▽
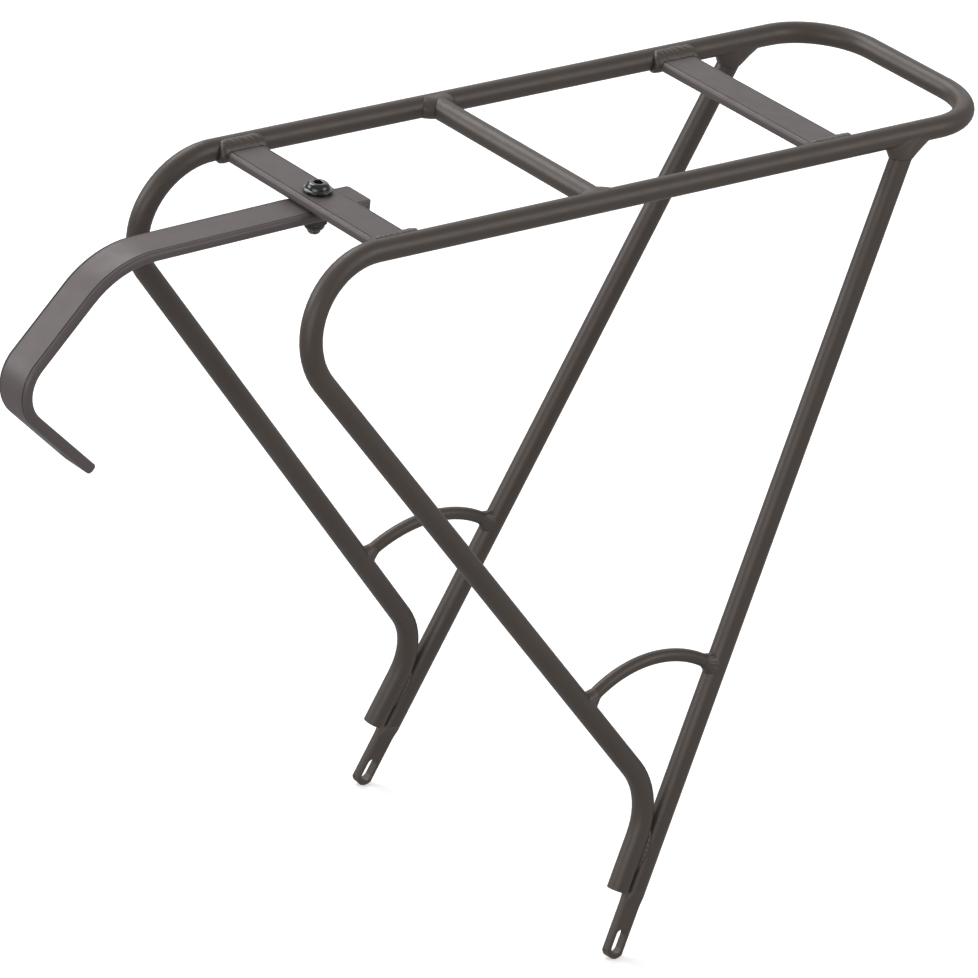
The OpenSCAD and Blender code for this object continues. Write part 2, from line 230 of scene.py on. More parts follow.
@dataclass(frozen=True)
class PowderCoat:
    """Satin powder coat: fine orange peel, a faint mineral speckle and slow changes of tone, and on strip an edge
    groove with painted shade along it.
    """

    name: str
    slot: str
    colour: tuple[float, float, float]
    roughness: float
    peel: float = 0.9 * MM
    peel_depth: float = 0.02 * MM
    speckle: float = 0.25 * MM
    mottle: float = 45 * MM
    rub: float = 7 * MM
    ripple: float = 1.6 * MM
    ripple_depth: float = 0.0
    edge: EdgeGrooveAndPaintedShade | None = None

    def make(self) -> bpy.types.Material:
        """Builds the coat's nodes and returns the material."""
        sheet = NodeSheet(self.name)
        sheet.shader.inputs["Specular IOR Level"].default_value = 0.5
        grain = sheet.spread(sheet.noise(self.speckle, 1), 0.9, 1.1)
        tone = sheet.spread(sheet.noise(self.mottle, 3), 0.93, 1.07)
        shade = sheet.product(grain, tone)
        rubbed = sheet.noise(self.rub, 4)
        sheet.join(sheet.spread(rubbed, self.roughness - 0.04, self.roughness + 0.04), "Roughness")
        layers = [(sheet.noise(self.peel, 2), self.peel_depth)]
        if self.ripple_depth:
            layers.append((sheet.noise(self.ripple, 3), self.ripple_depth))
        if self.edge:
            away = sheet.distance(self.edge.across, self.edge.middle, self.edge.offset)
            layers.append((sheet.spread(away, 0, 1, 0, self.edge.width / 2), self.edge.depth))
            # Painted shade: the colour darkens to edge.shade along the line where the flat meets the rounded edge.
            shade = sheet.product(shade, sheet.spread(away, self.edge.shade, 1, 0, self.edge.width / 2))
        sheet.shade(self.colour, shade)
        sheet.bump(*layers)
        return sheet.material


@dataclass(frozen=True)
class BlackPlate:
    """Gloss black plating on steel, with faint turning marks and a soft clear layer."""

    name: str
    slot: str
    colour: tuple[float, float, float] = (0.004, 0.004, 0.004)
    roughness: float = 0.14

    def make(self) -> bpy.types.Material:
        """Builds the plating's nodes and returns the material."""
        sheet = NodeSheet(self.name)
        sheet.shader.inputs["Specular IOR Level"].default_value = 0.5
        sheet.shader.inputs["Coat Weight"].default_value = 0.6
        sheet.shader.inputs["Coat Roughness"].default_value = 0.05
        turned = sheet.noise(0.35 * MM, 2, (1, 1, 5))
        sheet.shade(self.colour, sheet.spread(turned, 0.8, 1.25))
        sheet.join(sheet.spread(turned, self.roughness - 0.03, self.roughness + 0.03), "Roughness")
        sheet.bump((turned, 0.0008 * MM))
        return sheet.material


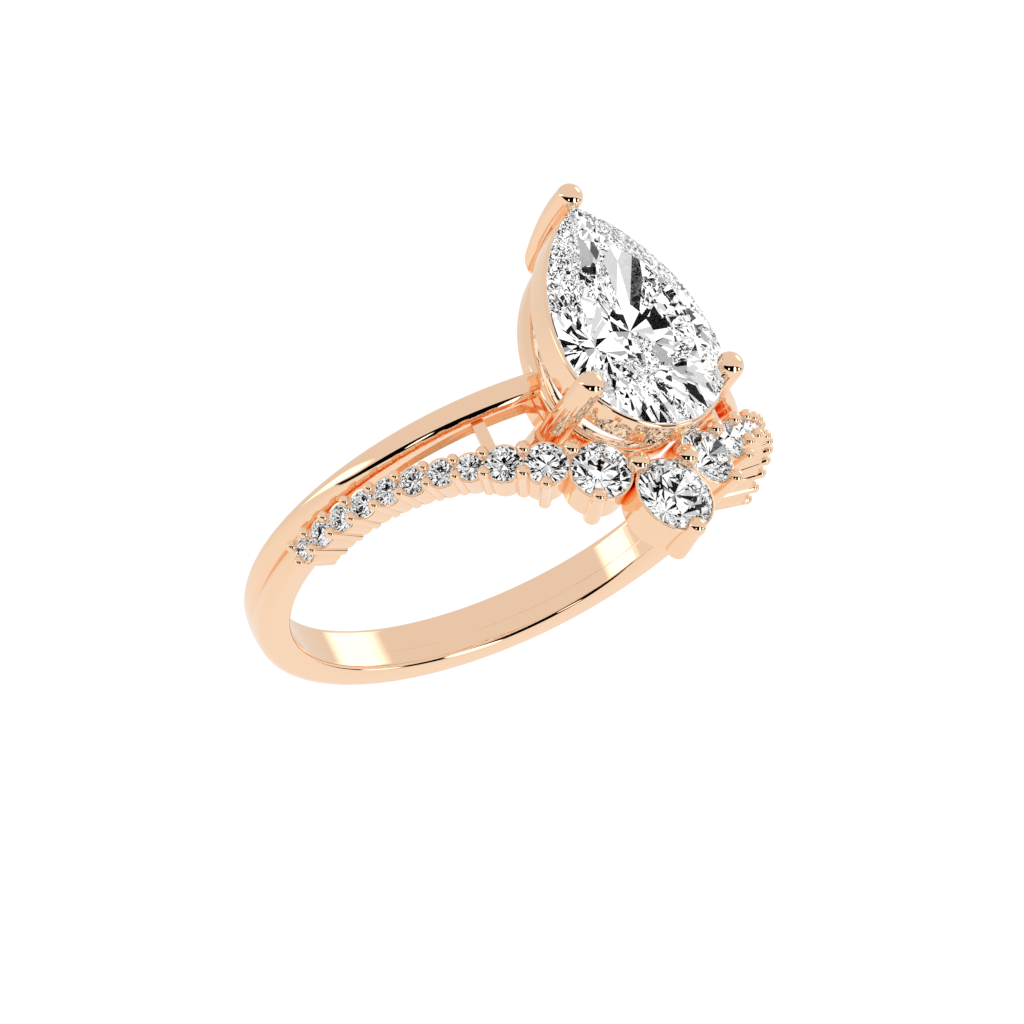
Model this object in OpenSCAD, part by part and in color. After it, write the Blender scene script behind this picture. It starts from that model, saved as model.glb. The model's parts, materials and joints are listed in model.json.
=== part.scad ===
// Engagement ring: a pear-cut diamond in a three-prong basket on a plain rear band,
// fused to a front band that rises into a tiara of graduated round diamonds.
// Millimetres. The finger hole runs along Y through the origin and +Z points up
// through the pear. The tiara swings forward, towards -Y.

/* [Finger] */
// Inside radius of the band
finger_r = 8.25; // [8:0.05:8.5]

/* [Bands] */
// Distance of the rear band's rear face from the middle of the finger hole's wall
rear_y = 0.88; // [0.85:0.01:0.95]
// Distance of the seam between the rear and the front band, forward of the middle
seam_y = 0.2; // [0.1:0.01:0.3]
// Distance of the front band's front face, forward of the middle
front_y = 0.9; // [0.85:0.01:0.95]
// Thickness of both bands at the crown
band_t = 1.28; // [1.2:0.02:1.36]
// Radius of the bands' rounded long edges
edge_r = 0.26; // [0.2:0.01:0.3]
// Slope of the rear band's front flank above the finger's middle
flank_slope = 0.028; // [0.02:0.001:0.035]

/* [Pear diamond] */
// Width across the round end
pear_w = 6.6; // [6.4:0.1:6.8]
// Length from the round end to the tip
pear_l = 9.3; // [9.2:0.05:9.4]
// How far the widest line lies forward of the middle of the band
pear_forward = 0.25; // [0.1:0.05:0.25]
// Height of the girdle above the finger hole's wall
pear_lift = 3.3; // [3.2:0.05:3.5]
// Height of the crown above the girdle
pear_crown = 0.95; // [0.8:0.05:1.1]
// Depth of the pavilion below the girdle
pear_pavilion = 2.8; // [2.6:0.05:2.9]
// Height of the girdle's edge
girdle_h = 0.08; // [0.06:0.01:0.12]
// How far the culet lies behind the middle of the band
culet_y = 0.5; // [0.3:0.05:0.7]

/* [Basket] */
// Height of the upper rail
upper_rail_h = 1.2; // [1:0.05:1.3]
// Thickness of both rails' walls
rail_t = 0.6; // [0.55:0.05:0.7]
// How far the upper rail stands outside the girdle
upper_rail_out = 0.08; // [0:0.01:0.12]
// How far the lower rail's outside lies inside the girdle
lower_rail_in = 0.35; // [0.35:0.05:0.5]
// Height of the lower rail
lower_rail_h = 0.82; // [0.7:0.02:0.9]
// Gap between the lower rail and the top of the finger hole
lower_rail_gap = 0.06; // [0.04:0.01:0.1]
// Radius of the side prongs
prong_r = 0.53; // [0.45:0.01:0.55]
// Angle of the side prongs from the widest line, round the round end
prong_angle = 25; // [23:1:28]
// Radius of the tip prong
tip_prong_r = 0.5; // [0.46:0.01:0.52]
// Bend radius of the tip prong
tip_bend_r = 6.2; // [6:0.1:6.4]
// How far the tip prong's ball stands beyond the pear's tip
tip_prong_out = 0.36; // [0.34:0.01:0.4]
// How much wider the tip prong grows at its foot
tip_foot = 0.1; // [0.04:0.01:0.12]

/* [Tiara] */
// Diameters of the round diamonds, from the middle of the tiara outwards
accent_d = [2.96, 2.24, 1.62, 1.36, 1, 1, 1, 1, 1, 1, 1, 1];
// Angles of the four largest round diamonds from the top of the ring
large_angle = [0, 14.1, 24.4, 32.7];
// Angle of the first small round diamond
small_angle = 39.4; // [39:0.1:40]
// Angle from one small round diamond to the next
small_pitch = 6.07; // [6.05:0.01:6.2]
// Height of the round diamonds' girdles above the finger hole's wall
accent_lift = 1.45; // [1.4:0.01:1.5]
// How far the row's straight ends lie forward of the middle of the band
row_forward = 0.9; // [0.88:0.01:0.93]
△
* WHAT IS REQUIRED *
Return the number of lines that include the word "part", and nothing else.

* CORRECT RESULT *
3